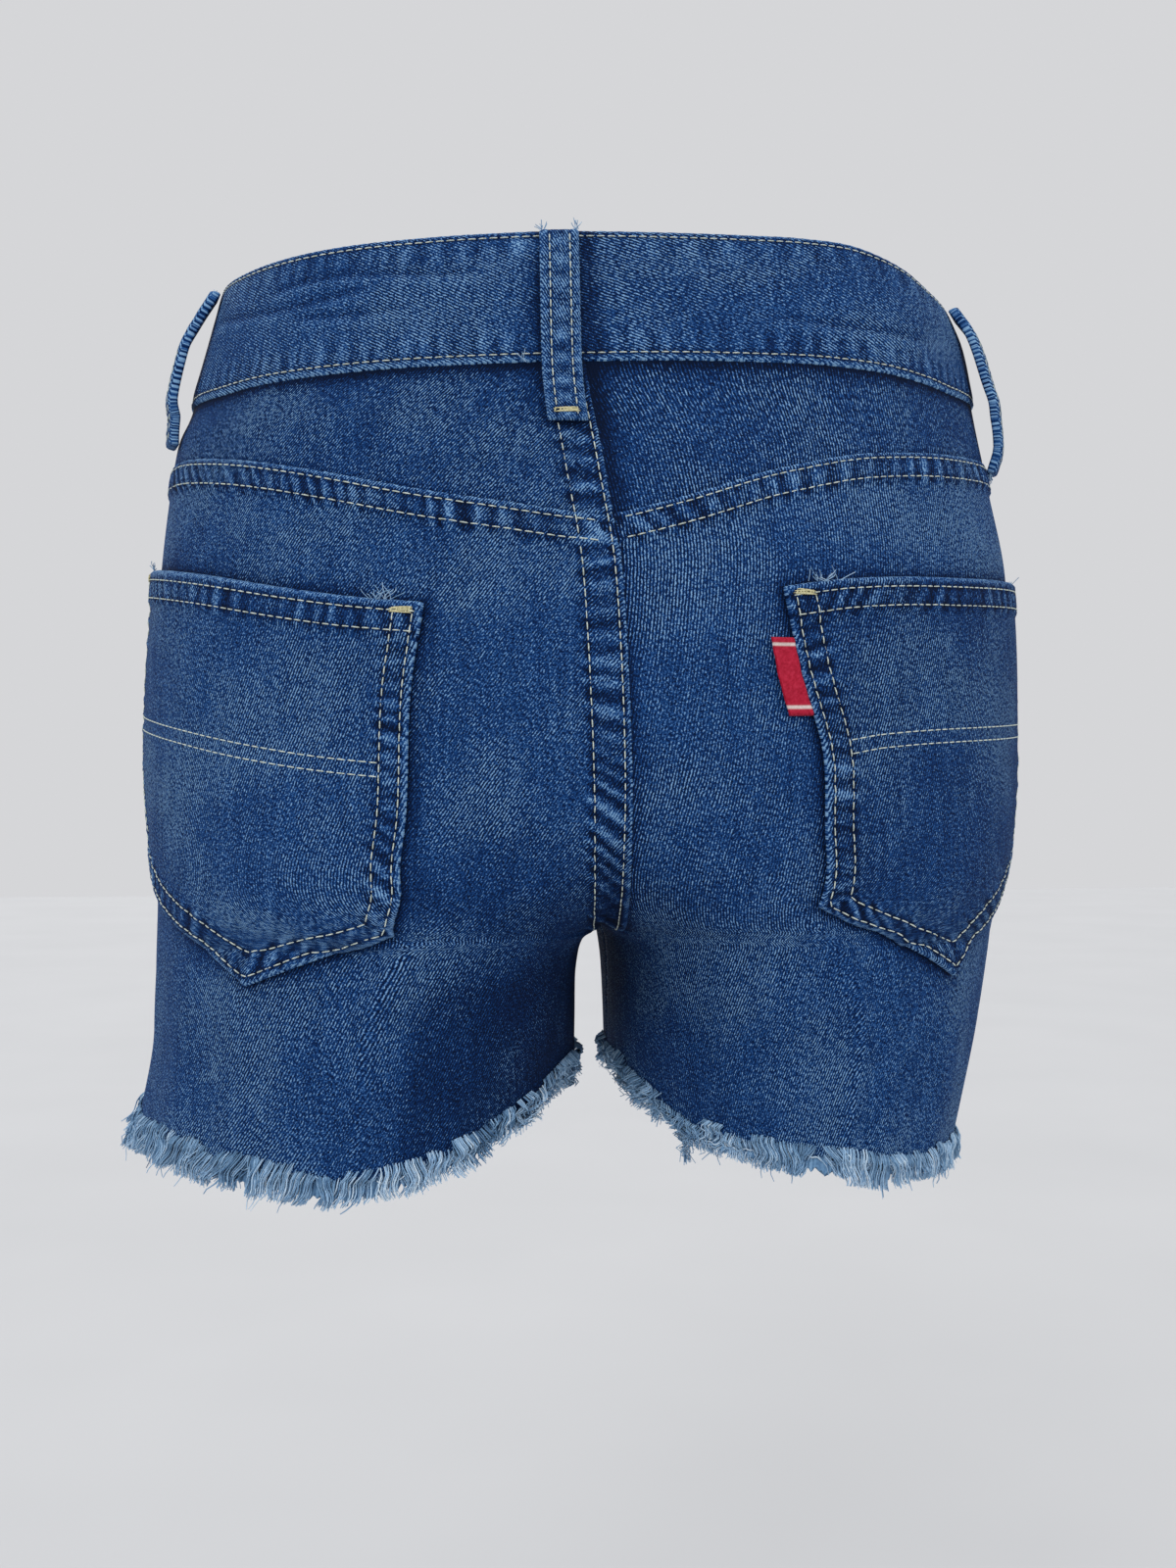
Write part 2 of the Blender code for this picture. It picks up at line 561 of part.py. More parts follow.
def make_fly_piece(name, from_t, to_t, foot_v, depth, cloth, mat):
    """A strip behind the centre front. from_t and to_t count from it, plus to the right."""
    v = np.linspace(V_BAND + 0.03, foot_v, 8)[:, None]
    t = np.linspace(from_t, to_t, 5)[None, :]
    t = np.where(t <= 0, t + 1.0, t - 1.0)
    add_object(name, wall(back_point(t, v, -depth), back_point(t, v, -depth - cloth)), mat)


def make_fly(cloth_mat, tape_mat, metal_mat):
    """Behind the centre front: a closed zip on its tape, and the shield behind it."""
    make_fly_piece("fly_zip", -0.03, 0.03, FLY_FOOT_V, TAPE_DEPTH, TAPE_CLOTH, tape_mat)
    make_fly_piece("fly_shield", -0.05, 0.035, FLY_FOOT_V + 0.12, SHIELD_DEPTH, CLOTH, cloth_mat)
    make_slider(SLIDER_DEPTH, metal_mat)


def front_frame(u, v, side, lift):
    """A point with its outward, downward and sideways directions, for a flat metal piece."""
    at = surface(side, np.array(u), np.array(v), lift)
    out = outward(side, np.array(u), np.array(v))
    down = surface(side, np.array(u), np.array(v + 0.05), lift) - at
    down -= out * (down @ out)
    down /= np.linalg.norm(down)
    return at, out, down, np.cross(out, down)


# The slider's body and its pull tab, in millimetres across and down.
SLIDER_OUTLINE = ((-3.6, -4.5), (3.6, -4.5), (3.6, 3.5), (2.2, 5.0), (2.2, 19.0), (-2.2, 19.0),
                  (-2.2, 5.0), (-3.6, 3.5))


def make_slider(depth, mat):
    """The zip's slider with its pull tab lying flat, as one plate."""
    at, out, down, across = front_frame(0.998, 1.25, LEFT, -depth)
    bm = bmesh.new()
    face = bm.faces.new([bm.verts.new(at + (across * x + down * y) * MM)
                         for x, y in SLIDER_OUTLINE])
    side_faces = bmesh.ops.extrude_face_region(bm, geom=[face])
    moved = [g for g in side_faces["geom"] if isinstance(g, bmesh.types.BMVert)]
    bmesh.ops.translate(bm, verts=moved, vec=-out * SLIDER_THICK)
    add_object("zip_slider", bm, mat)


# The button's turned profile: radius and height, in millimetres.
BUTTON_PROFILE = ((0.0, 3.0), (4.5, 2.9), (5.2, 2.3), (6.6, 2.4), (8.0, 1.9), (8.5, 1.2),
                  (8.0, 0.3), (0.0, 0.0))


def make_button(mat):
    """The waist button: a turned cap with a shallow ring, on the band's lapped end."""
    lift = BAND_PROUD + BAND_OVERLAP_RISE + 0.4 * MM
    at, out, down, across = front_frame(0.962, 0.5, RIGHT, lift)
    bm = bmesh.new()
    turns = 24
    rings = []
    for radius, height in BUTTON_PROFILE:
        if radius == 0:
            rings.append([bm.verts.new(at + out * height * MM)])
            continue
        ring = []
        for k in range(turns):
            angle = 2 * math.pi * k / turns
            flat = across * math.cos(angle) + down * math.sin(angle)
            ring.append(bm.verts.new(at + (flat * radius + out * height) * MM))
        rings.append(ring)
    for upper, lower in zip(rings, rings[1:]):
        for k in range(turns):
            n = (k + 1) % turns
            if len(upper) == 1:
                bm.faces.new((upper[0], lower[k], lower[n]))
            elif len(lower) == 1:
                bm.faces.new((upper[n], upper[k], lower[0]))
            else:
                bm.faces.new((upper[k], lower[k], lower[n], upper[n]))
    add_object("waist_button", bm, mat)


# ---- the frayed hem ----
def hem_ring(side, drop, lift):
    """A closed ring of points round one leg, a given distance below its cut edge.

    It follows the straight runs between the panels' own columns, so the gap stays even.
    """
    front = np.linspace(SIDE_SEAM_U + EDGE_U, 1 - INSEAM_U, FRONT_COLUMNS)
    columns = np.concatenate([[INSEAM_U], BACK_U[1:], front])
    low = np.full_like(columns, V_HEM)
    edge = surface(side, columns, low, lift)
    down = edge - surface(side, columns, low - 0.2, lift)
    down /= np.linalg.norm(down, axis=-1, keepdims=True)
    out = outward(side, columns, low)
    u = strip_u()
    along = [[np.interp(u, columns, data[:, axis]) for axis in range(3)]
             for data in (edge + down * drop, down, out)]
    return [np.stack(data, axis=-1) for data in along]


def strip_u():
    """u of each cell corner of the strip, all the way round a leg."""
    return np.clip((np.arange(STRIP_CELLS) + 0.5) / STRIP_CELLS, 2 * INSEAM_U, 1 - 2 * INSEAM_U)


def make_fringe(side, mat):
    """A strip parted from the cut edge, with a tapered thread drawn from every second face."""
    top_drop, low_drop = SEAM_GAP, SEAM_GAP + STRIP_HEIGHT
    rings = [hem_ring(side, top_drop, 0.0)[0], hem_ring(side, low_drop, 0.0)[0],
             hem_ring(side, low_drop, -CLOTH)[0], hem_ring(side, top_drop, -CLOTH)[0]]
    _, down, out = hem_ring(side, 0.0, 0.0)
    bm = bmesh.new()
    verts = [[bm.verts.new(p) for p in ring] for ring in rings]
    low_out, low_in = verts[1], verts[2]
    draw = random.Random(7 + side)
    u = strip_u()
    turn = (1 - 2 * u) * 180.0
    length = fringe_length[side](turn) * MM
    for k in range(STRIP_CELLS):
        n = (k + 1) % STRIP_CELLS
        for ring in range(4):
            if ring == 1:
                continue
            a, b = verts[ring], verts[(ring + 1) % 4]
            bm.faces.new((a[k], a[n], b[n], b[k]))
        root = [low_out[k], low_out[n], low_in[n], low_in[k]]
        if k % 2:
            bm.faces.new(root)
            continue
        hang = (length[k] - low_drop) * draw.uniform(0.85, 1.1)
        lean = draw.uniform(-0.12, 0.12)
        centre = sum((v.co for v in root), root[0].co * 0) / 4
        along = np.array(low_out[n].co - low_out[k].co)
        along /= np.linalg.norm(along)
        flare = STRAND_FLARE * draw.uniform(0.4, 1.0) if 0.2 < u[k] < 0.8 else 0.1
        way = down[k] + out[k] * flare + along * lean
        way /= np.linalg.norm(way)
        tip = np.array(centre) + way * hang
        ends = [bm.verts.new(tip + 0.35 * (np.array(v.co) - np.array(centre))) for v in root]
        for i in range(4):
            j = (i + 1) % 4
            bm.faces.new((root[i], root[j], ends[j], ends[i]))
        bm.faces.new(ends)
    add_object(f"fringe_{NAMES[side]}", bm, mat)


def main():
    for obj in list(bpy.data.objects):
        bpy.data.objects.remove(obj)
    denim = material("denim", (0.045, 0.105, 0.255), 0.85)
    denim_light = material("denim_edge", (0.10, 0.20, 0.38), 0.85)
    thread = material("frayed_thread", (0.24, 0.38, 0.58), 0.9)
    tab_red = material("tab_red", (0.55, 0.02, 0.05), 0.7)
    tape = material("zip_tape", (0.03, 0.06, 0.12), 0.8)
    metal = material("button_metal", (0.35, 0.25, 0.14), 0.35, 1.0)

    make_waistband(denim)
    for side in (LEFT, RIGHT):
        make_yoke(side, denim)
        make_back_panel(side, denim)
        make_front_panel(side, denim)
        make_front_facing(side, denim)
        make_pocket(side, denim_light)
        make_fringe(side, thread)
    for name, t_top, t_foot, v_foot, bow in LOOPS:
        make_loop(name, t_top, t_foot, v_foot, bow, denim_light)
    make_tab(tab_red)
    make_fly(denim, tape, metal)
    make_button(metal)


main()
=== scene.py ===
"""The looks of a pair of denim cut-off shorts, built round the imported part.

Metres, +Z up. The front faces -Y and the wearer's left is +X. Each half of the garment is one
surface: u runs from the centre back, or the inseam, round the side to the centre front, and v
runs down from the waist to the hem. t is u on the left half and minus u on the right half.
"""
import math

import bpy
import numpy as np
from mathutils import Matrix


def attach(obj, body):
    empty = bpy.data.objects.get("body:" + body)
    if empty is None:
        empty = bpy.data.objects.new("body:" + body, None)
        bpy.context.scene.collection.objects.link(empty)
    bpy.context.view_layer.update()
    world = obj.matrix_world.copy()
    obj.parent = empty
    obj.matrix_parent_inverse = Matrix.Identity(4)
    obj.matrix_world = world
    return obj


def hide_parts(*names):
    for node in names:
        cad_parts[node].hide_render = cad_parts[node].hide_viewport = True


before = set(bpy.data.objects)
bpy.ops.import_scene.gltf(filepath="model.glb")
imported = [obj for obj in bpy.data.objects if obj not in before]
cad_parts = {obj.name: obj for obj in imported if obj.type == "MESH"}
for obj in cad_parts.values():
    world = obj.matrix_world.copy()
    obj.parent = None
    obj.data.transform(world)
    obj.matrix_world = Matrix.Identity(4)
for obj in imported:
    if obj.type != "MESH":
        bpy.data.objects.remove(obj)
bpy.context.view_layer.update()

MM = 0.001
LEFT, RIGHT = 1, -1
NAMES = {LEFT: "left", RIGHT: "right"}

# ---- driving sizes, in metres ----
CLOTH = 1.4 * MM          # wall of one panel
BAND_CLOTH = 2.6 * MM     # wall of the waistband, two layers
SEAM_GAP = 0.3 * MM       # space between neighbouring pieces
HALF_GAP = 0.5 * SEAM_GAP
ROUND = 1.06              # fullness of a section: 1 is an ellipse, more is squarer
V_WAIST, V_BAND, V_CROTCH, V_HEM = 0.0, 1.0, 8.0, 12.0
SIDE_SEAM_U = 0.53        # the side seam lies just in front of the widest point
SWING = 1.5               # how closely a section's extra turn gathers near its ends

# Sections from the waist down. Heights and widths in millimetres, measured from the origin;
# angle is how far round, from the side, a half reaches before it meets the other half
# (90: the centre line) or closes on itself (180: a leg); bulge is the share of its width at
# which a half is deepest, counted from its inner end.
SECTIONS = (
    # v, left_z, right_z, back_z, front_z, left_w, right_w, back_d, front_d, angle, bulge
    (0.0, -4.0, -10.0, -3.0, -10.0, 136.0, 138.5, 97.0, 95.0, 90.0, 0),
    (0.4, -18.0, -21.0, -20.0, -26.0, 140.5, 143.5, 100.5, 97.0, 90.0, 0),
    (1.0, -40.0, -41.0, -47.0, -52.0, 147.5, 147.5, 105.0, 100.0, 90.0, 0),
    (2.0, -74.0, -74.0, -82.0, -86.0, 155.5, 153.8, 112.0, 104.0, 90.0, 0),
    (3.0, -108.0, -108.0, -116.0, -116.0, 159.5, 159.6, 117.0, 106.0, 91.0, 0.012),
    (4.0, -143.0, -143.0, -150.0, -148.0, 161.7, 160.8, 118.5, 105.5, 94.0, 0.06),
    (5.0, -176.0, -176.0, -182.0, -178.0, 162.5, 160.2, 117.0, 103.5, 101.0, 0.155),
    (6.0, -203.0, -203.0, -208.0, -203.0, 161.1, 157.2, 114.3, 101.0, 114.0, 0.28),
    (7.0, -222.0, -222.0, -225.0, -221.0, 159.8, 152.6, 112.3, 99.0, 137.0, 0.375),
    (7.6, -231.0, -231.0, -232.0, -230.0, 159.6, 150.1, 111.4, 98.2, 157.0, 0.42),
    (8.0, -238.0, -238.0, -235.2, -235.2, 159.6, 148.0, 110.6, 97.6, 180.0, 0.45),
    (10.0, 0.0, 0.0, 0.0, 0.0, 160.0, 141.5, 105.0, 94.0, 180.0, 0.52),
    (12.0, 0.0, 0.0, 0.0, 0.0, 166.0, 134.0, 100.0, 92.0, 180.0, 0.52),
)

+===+

• What the exercise asks
Write out, from the lines above, only those from the line with "make_waistband(denim)" to the line with "bpy.context.scene.collection.objects.link(empty)", exactly as given, including the first and the last.

• Final result
    make_waistband(denim)
    for side in (LEFT, RIGHT):
        make_yoke(side, denim)
        make_back_panel(side, denim)
        make_front_panel(side, denim)
        make_front_facing(side, denim)
        make_pocket(side, denim_light)
        make_fringe(side, thread)
    for name, t_top, t_foot, v_foot, bow in LOOPS:
        make_loop(name, t_top, t_foot, v_foot, bow, denim_light)
    make_tab(tab_red)
    make_fly(denim, tape, metal)
    make_button(metal)


main()
=== scene.py ===
"""The looks of a pair of denim cut-off shorts, built round the imported part.

Metres, +Z up. The front faces -Y and the wearer's left is +X. Each half of the garment is one
surface: u runs from the centre back, or the inseam, round the side to the centre front, and v
runs down from the waist to the hem. t is u on the left half and minus u on the right half.
"""
import math

import bpy
import numpy as np
from mathutils import Matrix


def attach(obj, body):
    empty = bpy.data.objects.get("body:" + body)
    if empty is None:
        empty = bpy.data.objects.new("body:" + body, None)
        bpy.context.scene.collection.objects.link(empty)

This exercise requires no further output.